Seems reasonable to me :+1: ... but you'd want to make sure that the cubes are identical before selecting one of them - otherwise concatenate is returning a genuine concatenation fault and that exception should be propagated to the user.
yes, sir, you read my mind :grinning:
I will take a look, but I am not really sure we should go for a warning here. I think we won't have information to prefer one cube or the other in most cases
I agree, I think an error with a more informative message would be better.
We have two options after catching the exception:
What do you prefer?
I've no particular preference, but maybe the second one would be slightly clearer.
@valeriupredoi @bjlittle ?
In my opinion, warnings always get ignored... they're just noise.

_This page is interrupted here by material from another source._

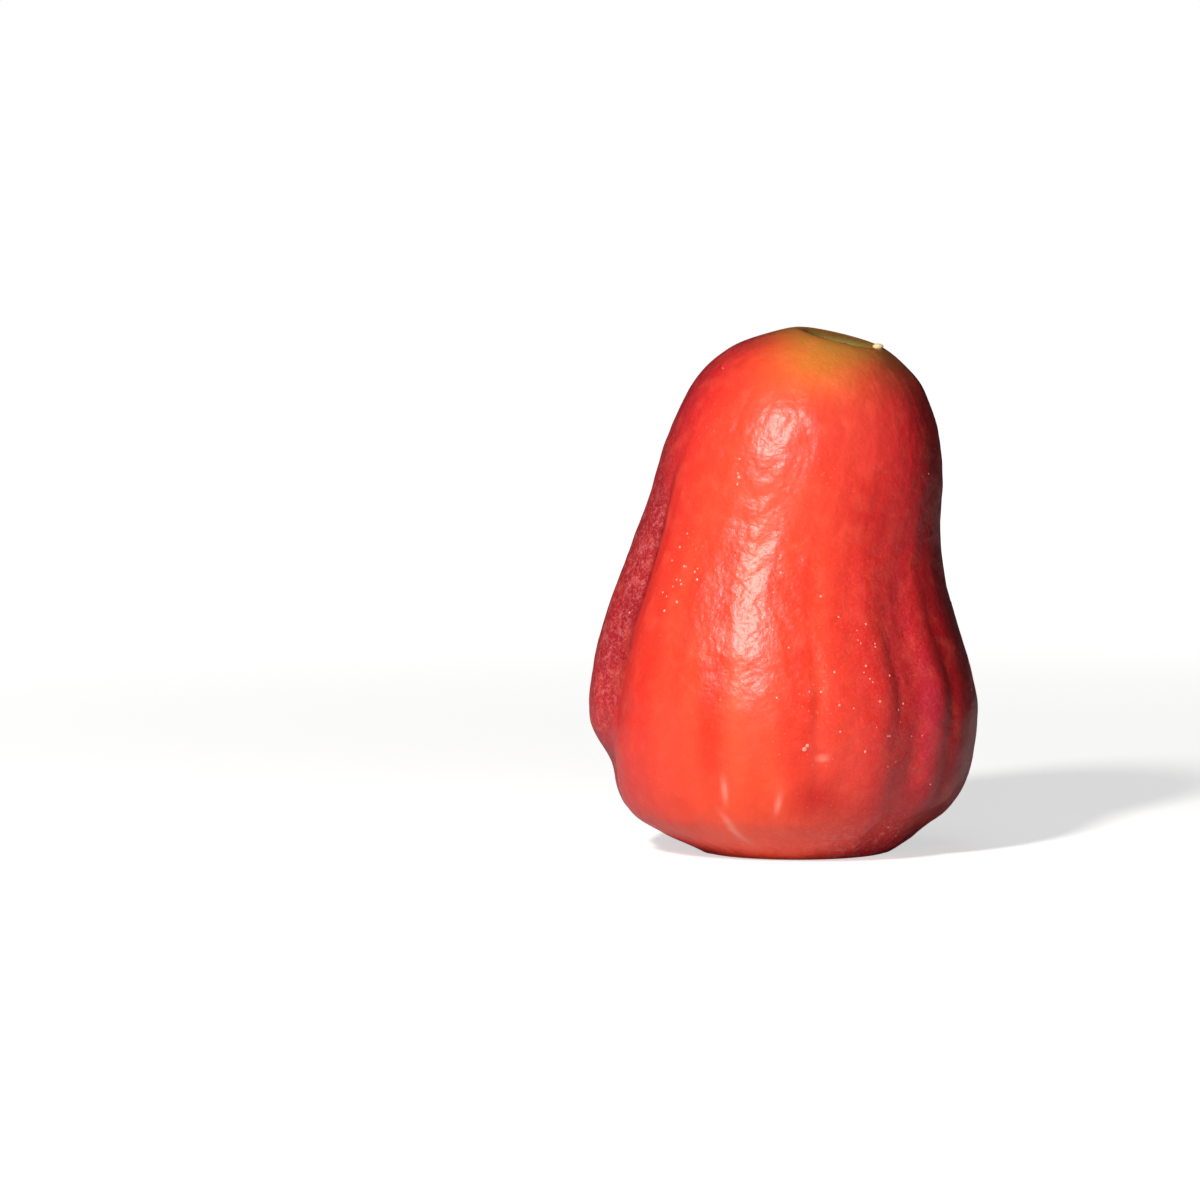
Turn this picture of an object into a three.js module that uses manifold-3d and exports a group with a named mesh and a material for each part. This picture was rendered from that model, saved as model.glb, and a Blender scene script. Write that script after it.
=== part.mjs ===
// Rose apple, also called wax apple: one bell-shaped berry that stands on its calyx end.
// Its pieces are the berry, the four fleshy calyx lobes that curl in over the basin below, and the
// broken stalk in the dimple on top.
//
// Millimetres, +Z up. The front is -Y, and angles round the fruit run from the front towards +X.
// The origin is the middle of the fruit's outline, on the surface that it stands on.
import * as THREE from "three";
import { LoftGeometry } from "three/addons/geometries/LoftGeometry.js";
import { mergeVertices } from "three/addons/utils/BufferGeometryUtils.js";
import Module from "manifold-3d";

const wasm = await Module();
wasm.setup();

// ---- driving dimensions ----------------------------------------------------------------------

// Half of the berry's section on its own axis, as [radius, height], from the roof of the calyx
// basin, round the foot, up the flank and over the rim, to the floor of the stalk dimple.
const BERRY_PROFILE = [
  [0.0, 11.9],
  [0.8, 12.2],
  [1.4, 13.2],
  [3.4, 12.7],
  [5.6, 10.4],
  [7.7, 7.0],
  [9.6, 3.7],
  [10.9, 0.9],
  [12.6, -0.4],
  [14.6, 0.4],
  [19.3, 3.1],
  [24.6, 6.8],
  [27.9, 13.0],
  [29.1, 22.0],
  [27.6, 31.0],
  [24.3, 41.5],
  [22.1, 50.0],
  [20.7, 60.0],
  [18.6, 67.5],
  [15.0, 73.2],
  [10.4, 76.5],
  [6.4, 78.3],
  [4.7, 77.3],
  [2.8, 75.2],
  [0.0, 74.4],
];
const SIDE_SPREAD = 0.012; // how much wider the berry is from side to side than on average

// The upper axis is an arc, so the stalk end leans to one side.
const LEAN_START = 20; // height at which the arc begins
const LEAN_LENGTH = 59; // length of the arc, up to the rim
const LEAN_ANGLE = THREE.MathUtils.degToRad(14.6);
const LEAN_TOWARDS = 68; // degrees round the fruit

// The berry isn't quite straight: it stands off to one side of its axis at these heights.
const SWAYS = [
  { shift: -0.7, height: 42, spread: 17 },
  { shift: 1.6, height: 0, spread: 3 },
  { shift: 1.3, height: 78, spread: 5 },
];

// The four grooves that run down from the shoulder and part the berry into lobes. Each one has turned
// round the fruit by its drift where it reaches the foot.
const LOBE_GROOVES = [
  { angle: -65, drift: -20, depth: 1.5, width: 10, bottom: 2, top: 64 },
  { angle: 43, drift: 0, depth: 1.7, width: 10, bottom: -9, top: 58 },
  { angle: 133, drift: 0, depth: 1.8, width: 11, bottom: -9, top: 64 },
  { angle: 218, drift: 6, depth: 1.6, width: 11, bottom: -9, top: 62 },
];
const GROOVE_FADE = 26; // height over which a groove grows from nothing, at its top, to its depth
const GROOVE_RISE = 9; // the same at its bottom
const DRIFT_HEIGHTS = [8, 24]; // between these heights a groove turns by its drift
const GROOVES_END = 12; // radius inside which there are no grooves, in the dimple and the basin
const GROOVES_FULL = 23; // radius outside which they are at their depth

// The lower ends of the left and right lobes are pinched in.
const PINCHES = [
  { angle: -92, depth: 1.7, width: 24, height: 13, spread: 4.5 },
  { angle: 62, depth: 0.9, width: 12, height: 5.5, spread: 2.5 },
];

// The calyx lobes stand on the middle of the berry's lobes.
const CALYX_LOBES = [
  { name: "calyx_lobe_front", angle: -7 },
  { name: "calyx_lobe_right", angle: 88 },
  { name: "calyx_lobe_back", angle: 173 },
  { name: "calyx_lobe_left", angle: 258 },
];
// A calyx lobe's middle line from root to tip, as [radius, height].
const LOBE_LINE = [
  [10.6, 5.2],
  [9.4, 2.7],
  [7.2, 2.1],
  [5.2, 3.9],
  [4.7, 7.4],
];
const LOBE_THICKNESS = 3.2;
const LOBE_HALF_WIDTH = 43; // degrees round the fruit, at the root

// The stalk stub's half section, as [radius, height].
const STUB_PROFILE = [
  [0.0, 74.0],
  [2.4, 74.0],
  [1.75, 75.4],
  [1.5, 76.6],
  [1.65, 77.3],
  [0.0, 77.5],
];

const SEAM_GAP = 0.3; // space left between touching pieces

const COLUMNS = 64; // points round the berry
const ROWS_PER_SPAN = 3; // rows between two points of the profile

// ---- the berry -------------------------------------------------------------------------------

const { smoothstep, degToRad, radToDeg } = THREE.MathUtils;
const bell = (distance, width) => Math.exp(-((distance / width) ** 2));

// The shortest way between two angles, in degrees.
const apart = (a, b) => ((((a - b) % 360) + 540) % 360) - 180;

// The point at an angle round the fruit, a distance from the axis and a height.
function around(angle, radius, height) {
  const a = degToRad(angle);
  return new THREE.Vector3(radius * Math.sin(a), -radius * Math.cos(a), height);
}

// How far the skin lies under its profile at an angle, a radius and a height.
function sunken(angle, radius, height) {
  let depth = 0;
  for (const pinch of PINCHES) {
    const near = bell(apart(angle, pinch.angle), pinch.width);
    depth += pinch.depth * near * bell(height - pinch.height, pinch.spread);
  }
  for (const groove of LOBE_GROOVES) {
    const grown =
      smoothstep(height, groove.bottom, groove.bottom + GROOVE_RISE) *
      (1 - smoothstep(height, groove.top - GROOVE_FADE, groove.top));
    const middle = groove.angle + groove.drift * (1 - smoothstep(height, ...DRIFT_HEIGHTS));
    depth += groove.depth * grown * bell(apart(angle, middle), groove.width);
  }
  return depth * smoothstep(radius, GROOVES_END, GROOVES_FULL);
}

// Carries a point of the straight berry to its place in the leaning one: along the arc by its
// height, and out from the arc by its distance from the axis. Below the arc's start nothing turns.
function lean(point) {
  const curvature = LEAN_ANGLE / LEAN_LENGTH;
  const turned = curvature * Math.max(point.z - LEAN_START, 0);
  const towards = around(LEAN_TOWARDS, 1, 0);
  const out = point.dot(towards);
  for (const sway of SWAYS) point.x += sway.shift * bell(point.z - sway.height, sway.spread);
  point.addScaledVector(towards, (1 / curvature - out) * (1 - Math.cos(turned)));
  point.z = Math.min(point.z, LEAN_START) + (1 / curvature - out) * Math.sin(turned);
}

// The berry, turned from its profile, then sunk at the grooves and leant over. grown moves the whole
// skin out first, which gives the shape that the berry's neighbours are cut by.
function berryGeometry(grown = 0) {
  const profile = new THREE.SplineCurve(BERRY_PROFILE.map(([r, z]) => new THREE.Vector2(r, z)));
  const rows = (BERRY_PROFILE.length - 1) * ROWS_PER_SPAN;
  const geometry = new THREE.LatheGeometry(profile.getPoints(rows), COLUMNS);
  geometry.rotateX(Math.PI / 2);
  return movePoints(geometry, (point, outward) => {
    const angle = radToDeg(Math.atan2(point.x, -point.y));
    const radius = Math.hypot(point.x, point.y);
    if (radius < 1e-6) outward.set(0, 0, Math.sign(outward.z)); // on the axis it is upright
    point.addScaledVector(outward, grown - sunken(angle, radius, point.z));
    point.x *= 1 + SIDE_SPREAD;
    point.y *= 1 - SIDE_SPREAD;
    lean(point);
    point.z = Math.max(point.z, -grown);
  });
}

// Moves each point of a geometry with a function of the point and its normal.
function movePoints(geometry, move) {
  const position = geometry.getAttribute("position");
  const normal = geometry.getAttribute("normal");
  const point = new THREE.Vector3();
  const outward = new THREE.Vector3();
  for (let i = 0; i < position.count; i++) {
    point.fromBufferAttribute(position, i);
    outward.fromBufferAttribute(normal, i);
    move(point, outward);
    position.setXYZ(i, point.x, point.y, point.z);
  }
  geometry.computeVertexNormals();
  return geometry;
}

// ---- booleans --------------------------------------------------------------------------------

function toSolid(geometry) {
  const bare = new THREE.BufferGeometry();
  bare.setAttribute("position", geometry.getAttribute("position"));
  bare.setIndex(geometry.getIndex());
  const merged = mergeVertices(bare, 1e-4);
  return new wasm.Manifold(
    new wasm.Mesh({
      numProp: 3,
      vertProperties: merged.getAttribute("position").array,
      triVerts: new Uint32Array(merged.getIndex().array),
    }),
  );
}

function toGeometry(solid) {
  const mesh = solid.getMesh();
  const geometry = new THREE.BufferGeometry();
  geometry.setAttribute("position", new THREE.BufferAttribute(mesh.vertProperties, 3));
  geometry.setIndex(new THREE.BufferAttribute(mesh.triVerts, 1));
  geometry.computeVertexNormals();
  return geometry;
}

const aroundBerry = toSolid(berryGeometry(SEAM_GAP));
const cutClearOfBerry = (geometry) => toGeometry(toSolid(geometry).subtract(aroundBerry));

// ---- the calyx lobes -------------------------------------------------------------------------

// A plump tongue: an oval section carried along the lobe's line, which spans the lobe's width round
// the fruit and closes to a blunt tip. Its root is cut to the wall of the basin.
function calyxLobeGeometry(middle) {
  const line = new THREE.SplineCurve(LOBE_LINE.map(([r, z]) => new THREE.Vector2(r, z)));
  const sections = [];
  const steps = 10;
  const corners = 14;
  for (let step = 0; step <= steps; step++) {
    const along = step / steps;
    const on = line.getPoint(along);
    const tangent = line.getTangent(along);
    const full = Math.sqrt(1 - 0.97 * along ** 4); // stays full, then rounds off at the tip
    const section = [];
    for (let corner = 0; corner < corners; corner++) {
      const turn = (2 * Math.PI * corner) / corners;
      const thick = (LOBE_THICKNESS / 2) * full * Math.sin(turn);
      const angle = middle + LOBE_HALF_WIDTH * (1 - 0.2 * along) * full * Math.cos(turn);
      const point = around(angle, on.x - tangent.y * thick, on.y + tangent.x * thick);
      lean(point);
      section.push(point);
    }
    sections.push(section);
  }
  return new LoftGeometry(sections, { capStart: true, capEnd: true });
}

// ---- the stalk stub --------------------------------------------------------------------------

function stubGeometry() {
  const points = STUB_PROFILE.map(([r, z]) => new THREE.Vector2(r, z));
  return movePoints(new THREE.LatheGeometry(points, 14).rotateX(Math.PI / 2), lean);
}

// ---- the fruit -------------------------------------------------------------------------------

const skin = new THREE.MeshStandardMaterial({ color: 0xd8392b, roughness: 0.38, metalness: 0 });
const calyx = new THREE.MeshStandardMaterial({ color: 0x7d1526, roughness: 0.35, metalness: 0 });
const stalk = new THREE.MeshStandardMaterial({ color: 0x9a9440, roughness: 0.75, metalness: 0 });

function piece(name, geometry, material) {
  const mesh = new THREE.Mesh(geometry, material);
  mesh.name = name;
  return mesh;
}

const roseApple = new THREE.Group();
roseApple.add(piece("fruit_body", berryGeometry(), skin));
for (const { name, angle } of CALYX_LOBES)
  roseApple.add(piece(name, cutClearOfBerry(calyxLobeGeometry(angle)), calyx));
roseApple.add(piece("stalk_stub", cutClearOfBerry(stubGeometry()), stalk));

const outline = new THREE.Box3().setFromObject(roseApple, true);
const middle = outline.getCenter(new THREE.Vector3());
roseApple.position.set(-middle.x, -middle.y, -outline.min.z);

export default roseApple;
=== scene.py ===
import bpy
import numpy as np
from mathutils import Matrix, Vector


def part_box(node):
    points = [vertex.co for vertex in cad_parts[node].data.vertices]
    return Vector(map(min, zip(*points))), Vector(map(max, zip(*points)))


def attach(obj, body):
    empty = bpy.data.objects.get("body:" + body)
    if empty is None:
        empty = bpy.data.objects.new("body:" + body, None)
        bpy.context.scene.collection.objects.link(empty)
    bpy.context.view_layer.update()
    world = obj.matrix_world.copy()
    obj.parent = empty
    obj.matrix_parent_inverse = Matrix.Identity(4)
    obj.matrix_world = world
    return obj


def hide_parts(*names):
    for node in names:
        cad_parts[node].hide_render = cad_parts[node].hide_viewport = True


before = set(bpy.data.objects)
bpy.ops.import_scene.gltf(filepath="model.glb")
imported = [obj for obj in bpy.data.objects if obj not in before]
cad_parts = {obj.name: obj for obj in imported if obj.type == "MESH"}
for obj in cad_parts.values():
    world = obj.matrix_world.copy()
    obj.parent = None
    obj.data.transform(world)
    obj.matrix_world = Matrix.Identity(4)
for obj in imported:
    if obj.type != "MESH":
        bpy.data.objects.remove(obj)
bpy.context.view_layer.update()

# ---- The berry -----------------------------------------------------------------------------------
# One bell of crisp flesh under a thin waxy skin: a dimple round the stalk on top, four soft lobes
# parted by grooves, and a ring of flesh round the calyx basin, which it stands on. It grew as one
# piece, and everything else grows on it.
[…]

So, I'd opt for option two. Catch the exception, log it and re-raise with a new exception :+1:
Sounds good to me either way, guys
Dr Valeriu Predoi.
Computational scientist
NCAS-CMS
University of Reading
Department of Meteorology
Reading RG6 6BB
United Kingdom
On Wed, 25 Apr 2018, 17:40 Bill Little, notifications@github.com wrote:
In my opinion, warning always get ignored... they're just noise.
So, I'd opt for option two. Catch the exception, log it and re-raise with
a new exception 👍—
You are receiving this because you were mentioned.
Reply to this email directly, view it on GitHub
https://github.com/ESMValGroup/ESMValTool/issues/314#issuecomment-384353208,
or mute the thread
https://github.com/notifications/unsubscribe-auth/AbpCo1NQQZV6grbT1V8ffCrODzWy2VxIks5tsKcRgaJpZM4TjIkD
.
Most helpful comment
I think this way of collecting the files should be discouraged. I mean, it's fine for quick tests by developers, but the user should really keep their data organized. So it's good to have this error message from Iris, maybe we could just make it more explicit ("data duplication found", or similar).